About 5 minutes after the half marathon started, we were off, winding out of the car park and down the road along the shoreline. I was trying to take it easy but found myself running alone about 10m behind a group of men, so I made the decision to catch them up for some company, as long as they weren't going too fast.
We started catching the half marathon tailenders after about a mile (half a mile into their race) and so the next mile passed really quickly as there were lots of people about. When the routes divided we settled into a nice bunch and clipped along at a steady pace chatting as we ran. I found myself not thinking about my running as I was concentrating hard on deciphering some of the stronger accents. One man said he thought he was in 3 hr shape on a flat course, and another was aiming for 3:05-3:10 so the group seemed to be a good one to stick with. We chatted about marathons, track running (one of the men - Gary -said he was a 1500m runner as I had noticed his distinctive "up on his toes" running style) and various ultras (another man had plans for his first ultra in the spring of 2014).

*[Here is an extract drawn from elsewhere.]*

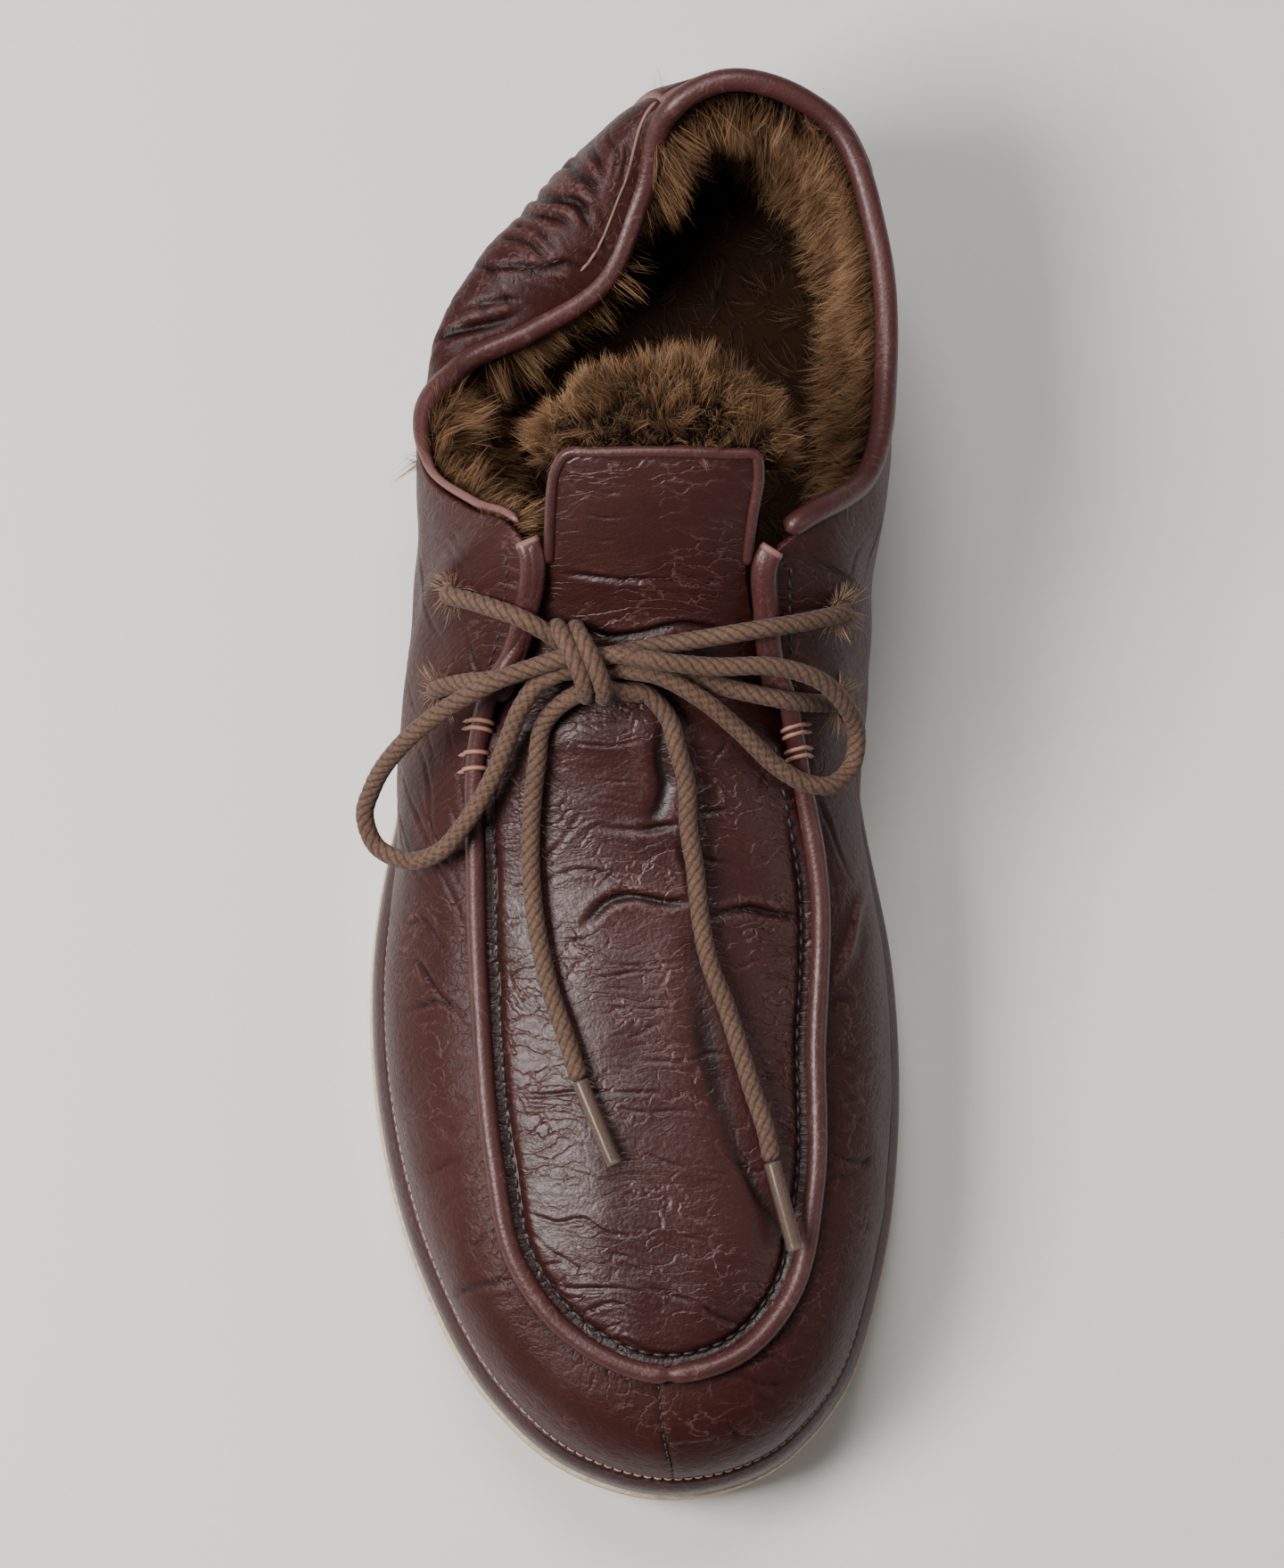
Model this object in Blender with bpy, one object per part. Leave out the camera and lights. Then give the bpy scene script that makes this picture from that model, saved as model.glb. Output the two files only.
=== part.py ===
"""A low, fur-lined moccasin shoe for the right foot, standing empty and laced with a bow.

The toe points along -Y and the big toe's side is +X. The origin is on the floor, under the middle of
the sole. The upper is a ring of ribs that stand on the sole's outline and end at the collar, at the
facings or at the apron's seam. A table holds one rib for each section of the shoe, as shares of the
named sizes. Lining, back strap and bindings come from the same ribs.
"""

import math

import bmesh
import bpy
import numpy as np

# Driving sizes, in metres
LENGTH = 0.290
BALL_WIDTH = 0.1115
INSTEP_HEIGHT = 0.074
OUTSOLE_THICKNESS = 0.006
PLATFORM_THICKNESS = 0.012
HEEL_LIFT = 0.004
TOE_SPRING = 0.009
ARCH_RISE = 0.0015
INSOLE_THICKNESS = 0.005
INSOLE_EASE = 0.0014
LEATHER = 0.002
STRAP_LEATHER = 0.0013
TONGUE_LEATHER = 0.003
LINING_EASE = 0.0008
PILE_DEPTH = 0.005
LOCK_LENGTH = 0.008
PIPING_RADIUS = 0.0020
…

I was loving it, as the miles just seemed to tick by easily, with the company and the banter - it's just that I hadn't expected it to be at the head of the race. In fact, I actually led us up some of the inclines as I was trying to run a relatively constant pace. Although no cyclists were officially allowed on the course, the roads were open, and at least 2 of the men had their partners providing cycle-support. In a way, it was a relief when I realised this, as I had thought that the female voices I'd heard on my shoulder a few times were from other runners.
Not a flat profile then!
We crested a hill at about 12 miles, but must've looked quite funny going down the other side. It was a fairly steep descent and one of the guys just ran away from the group. I took it steadily (with my girlie arms) trying not to land too heavily on my right heel, as the fat pad is still not happy, and Gary also dropped back as he had a hamstring niggle. Soon afterwards we started a 2mile steady ascent, and we bunched back up again, passing through the halfway point in about 1:25.

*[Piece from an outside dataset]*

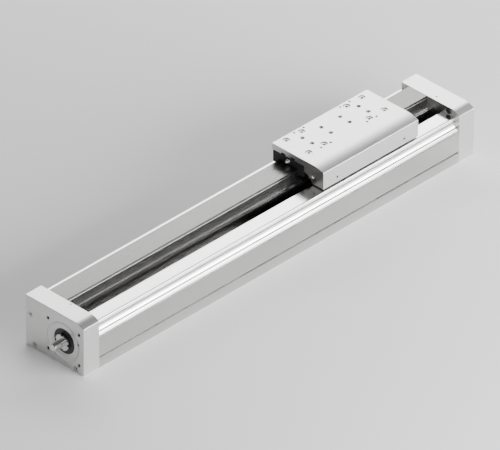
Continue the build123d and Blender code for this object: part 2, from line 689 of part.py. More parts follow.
# Ball nut
housing_x0 = bracket_x0
housing_x1 = bracket_x1 - housing_inset
nut_x0 = housing_x0 - nut_flange_length
nut_x1 = housing_x0 + nut_body_length
ball_nut = rod(nut_x0, housing_x0, nut_flange_radius) + rod(housing_x0, nut_x1, nut_body_radius)
ball_nut -= rod(nut_x0, nut_x1, spindle_radius + nut_bore_play)
wiper_x = (nut_x0, nut_x1 - wiper_length)
for x in wiper_x:
    ball_nut -= rod(x, x + wiper_length, wiper_outer_radius)
nut_seat_x = housing_x0 - nut_screw_grip
nut_screw_at = [(spindle_y + nut_screw_circle * cos(radians(a)),
                 spindle_z + nut_screw_circle * sin(radians(a))) for a in nut_screw_angles]
for y, z in nut_screw_at:
    ball_nut -= rod(nut_x0, nut_seat_x, m4_screw[0] + tight_bore_play, y, z)
    ball_nut -= rod(nut_seat_x, housing_x0, m4_screw[2], y, z)
save("ball_nut", ball_nut)
save("nut_wipers", [tube(x, x + wiper_length, spindle_radius + wiper_play, wiper_outer_radius)
                    for x in wiper_x])
nut_screw = facing(-1) * socket_screw(m4_screw, nut_screw_grip + nut_screw_bite)
save("nut_screws", [Pos(nut_seat_x, y, z) * nut_screw for y, z in nut_screw_at])

# Nut bracket: housing round the nut, neck through the slot, plate under the slide
plate_bottom_z = slide_roof_z - bracket_plate_thickness
nut_bracket = extrude(section(housing_x0, Pos(spindle_y, spindle_z) * RectangleRounded(
    2 * housing_half_width, 2 * housing_half_height, housing_corner)), housing_x1 - housing_x0)
nut_bracket += box(housing_x0, housing_x1, neck_front_y, neck_back_y, spindle_z, slide_roof_z)
nut_bracket += box(bracket_x0, bracket_x1, neck_front_y, rail_y + bracket_plate_reach,
                   plate_bottom_z, slide_roof_z)
nut_bracket -= rod(housing_x0, housing_x1, nut_body_radius)
for y, z in nut_screw_at:
    nut_bracket -= rod(housing_x0, housing_x0 + nut_screw_bite, m4_screw[2], y, z)
bracket_seat_z = slide_roof_z - bracket_screw_grip
for x, y in bracket_screw_at:
    nut_bracket -= drill(x, y, bracket_seat_z, m5_screw[0] + tight_bore_play, bracket_seat_z - plate_bottom_z)
    nut_bracket -= drill(x, y, slide_roof_z, m5_screw[2], bracket_plate_thickness)
save("nut_bracket", nut_bracket)
bracket_screw = Rot(180, 0, 0) * socket_screw(m5_screw, bracket_screw_grip + bracket_screw_bite)
save("bracket_screws", [Pos(x, y, bracket_seat_z) * bracket_screw for x, y in bracket_screw_at])
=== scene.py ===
"""Ball screw linear axis: finishes, detailed pieces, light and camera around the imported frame."""
import math

import bmesh
import bpy
from bpy.props import FloatProperty, FloatVectorProperty, IntProperty, PointerProperty, StringProperty
from mathutils import Matrix, Vector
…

The second half of the course was much more testing but, as always, I preferred the ascents to the descents - and we were rewarded with amazing coastal views. Some small rain showers led to some amazing rainbows, and luckily the breeze wasn't strong enough to cause much of a chill factor (I'd even taken my gloves off by halfway). As one of the lads cheerily told me that we'd reached the highest point at the 17mile marker, another brought us back to earth by saying that we had the hill "from Lord of the Rings (the "hill to end all hills")" still to come........eeeeeek!

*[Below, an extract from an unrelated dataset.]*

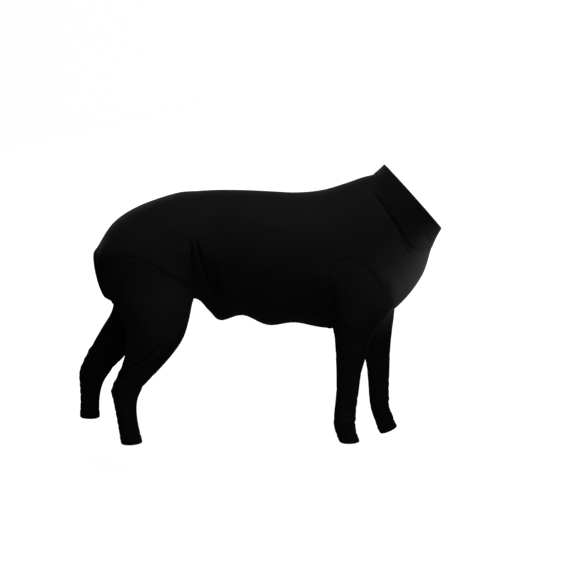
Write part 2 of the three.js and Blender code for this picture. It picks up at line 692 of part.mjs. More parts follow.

In fact, it wasn't that this hill was much steeper (though there was a kick-up at the end) or longer than any previous one, it's just that it came after you'd already run 20miles, and so it whittled away our group to just 4. We had now started to pass the back runners of the half marathon, but after we'd descended again, the Garda helped the marathoners cross the traffic round a sharp corner to the left, while the half runners headed straight on towards the finish.
2 miles to go - go on Rory!
With only 4 miles of relatively flat running left, the guys turned on the gas. The front two ran away at a fair lick, while myself and another guy (Rory) stayed together for another couple of miles. We started to increase the pace but were still able to converse. He had finished 7th the previous year, and told me that his aim was to finish in the top 5 in a sub 2:50 time. With two miles to go, the Garda helped us cross another main road and we were back overtaking the same half marathoner runners again. I urged Rory to push on ahead of me, as I felt I was probably slowing him down and didn't want him to miss out on his goals. The sun was shining as we wound along the coast road that we'd started on, and my last few miles were my quickest of the day.
With Gary at the finish!
I was over the moon to run the tougher second half in about 1:23 for a big negative split, finishing (yes, you guessed it) in 4th place overall in a time of 2:48:41. I was rewarded by a big hug from a friend from Kerry (who'd run the 10k with his daughter, had a second breakfast and then watched his partner finish the half), and then later on, saw John finish strongly with no recurrence of his injury.
A great day all round - and for those of you wondering, Gary won in 2:46:06, Rory made the podium with 2:48:36 (just in front of me), the guy aiming for sub-3 was 5th man home in 2:52:37, and the man aiming for 3:05-3:10 finished in 3:08:57.